[What the task asks] Every line of the material is to be repeated exactly as it stands.
╭─ Material for the task
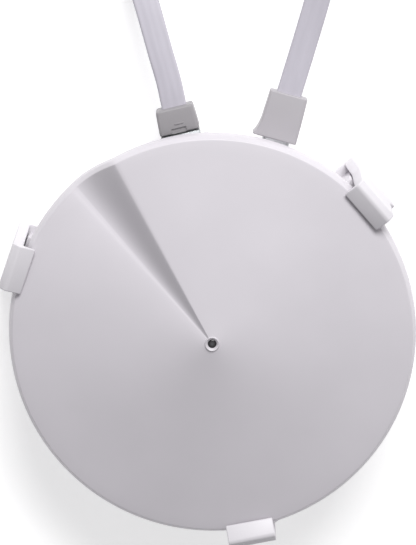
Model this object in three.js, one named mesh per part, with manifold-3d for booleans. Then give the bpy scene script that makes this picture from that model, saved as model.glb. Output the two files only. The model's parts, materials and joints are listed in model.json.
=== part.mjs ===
// A round mesh router with a spiral face, held in a wall bracket with three snap claws.
// It lies on the bracket's back. A network lead and a power lead leave its side and end in neat coils.
// Millimetres, +Z up and out of the face, origin at the middle of the bracket's back face.
import * as THREE from 'three';
import { mergeVertices } from 'three/addons/utils/BufferGeometryUtils.js';
import Module from 'manifold-3d';

const wasm = await Module();
wasm.setup();

// ---------- driving dimensions ----------
const GAP = 0.3;                 // gap kept between touching pieces
const BODY_RADIUS = 60;          // widest radius of the router
const FACE_RADIUS = 58.7;        // radius of the crease around the face
const BASE_RADIUS = 55.5;        // radius of the underside
const SKIN = 1.8;                // wall thickness of the covers
const BEVEL_DROP = 5;            // height from the widest radius up to the crease
const RIM_LOW = 22.5;            // height of the crease at the foot of the step
const RIM_HIGH = 32;             // height of the crease at the top of the step
const CLIMB_EASE = 0.6;          // under 1 makes the crease climb fastest just past the step's foot
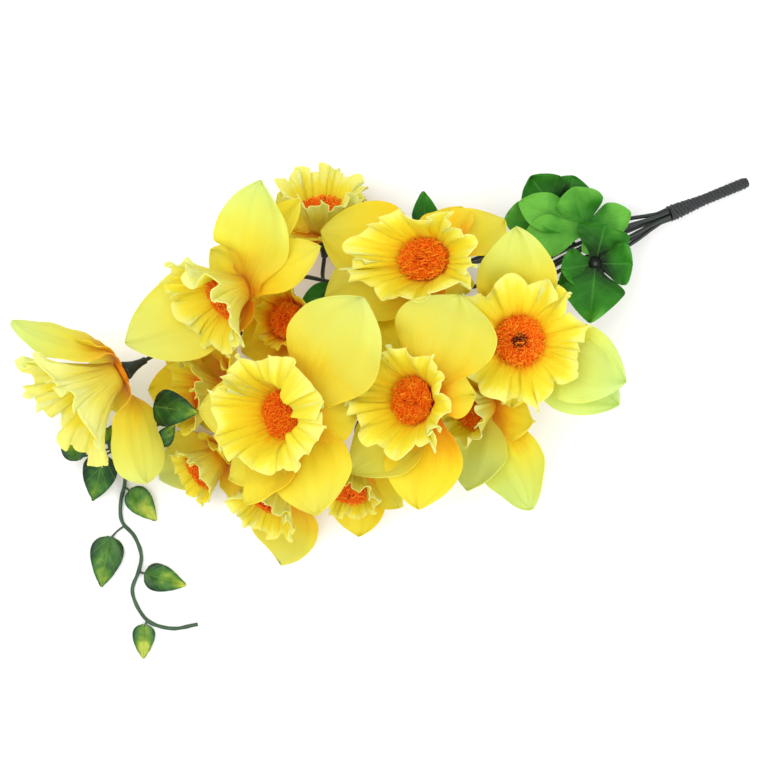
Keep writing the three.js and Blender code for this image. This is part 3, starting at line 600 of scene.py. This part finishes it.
╰─
[Complete response]
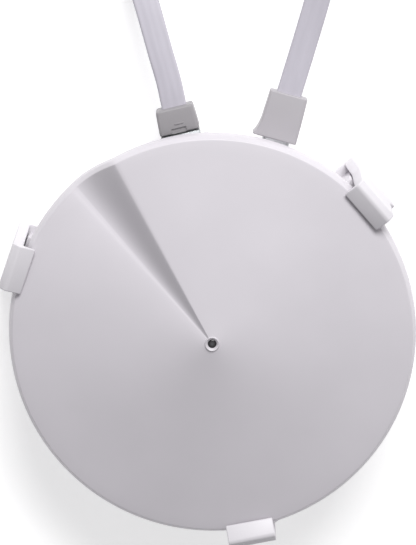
Model this object in three.js, one named mesh per part, with manifold-3d for booleans. Then give the bpy scene script that makes this picture from that model, saved as model.glb. Output the two files only. The model's parts, materials and joints are listed in model.json.
=== part.mjs ===
// A round mesh router with a spiral face, held in a wall bracket with three snap claws.
// It lies on the bracket's back. A network lead and a power lead leave its side and end in neat coils.
// Millimetres, +Z up and out of the face, origin at the middle of the bracket's back face.
import * as THREE from 'three';
import { mergeVertices } from 'three/addons/utils/BufferGeometryUtils.js';
import Module from 'manifold-3d';

const wasm = await Module();
wasm.setup();

// ---------- driving dimensions ----------
const GAP = 0.3;                 // gap kept between touching pieces
const BODY_RADIUS = 60;          // widest radius of the router
const FACE_RADIUS = 58.7;        // radius of the crease around the face
const BASE_RADIUS = 55.5;        // radius of the underside
const SKIN = 1.8;                // wall thickness of the covers
const BEVEL_DROP = 5;            // height from the widest radius up to the crease
const RIM_LOW = 22.5;            // height of the crease at the foot of the step
const RIM_HIGH = 32;             // height of the crease at the top of the step
const CLIMB_EASE = 0.6;          // under 1 makes the crease climb fastest just past the step's foot
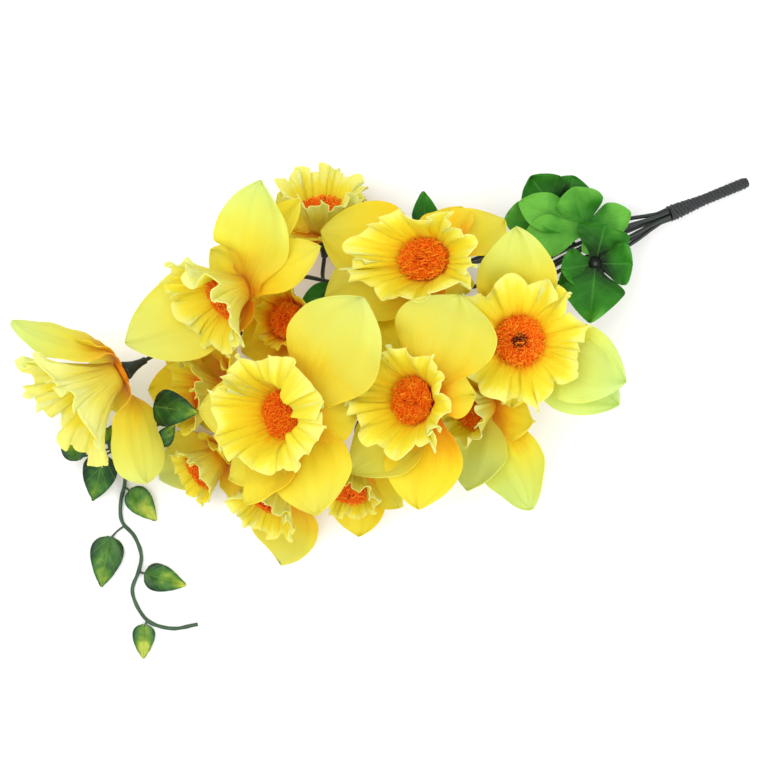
Keep writing the three.js and Blender code for this image. This is part 3, starting at line 600 of scene.py. This part finishes it.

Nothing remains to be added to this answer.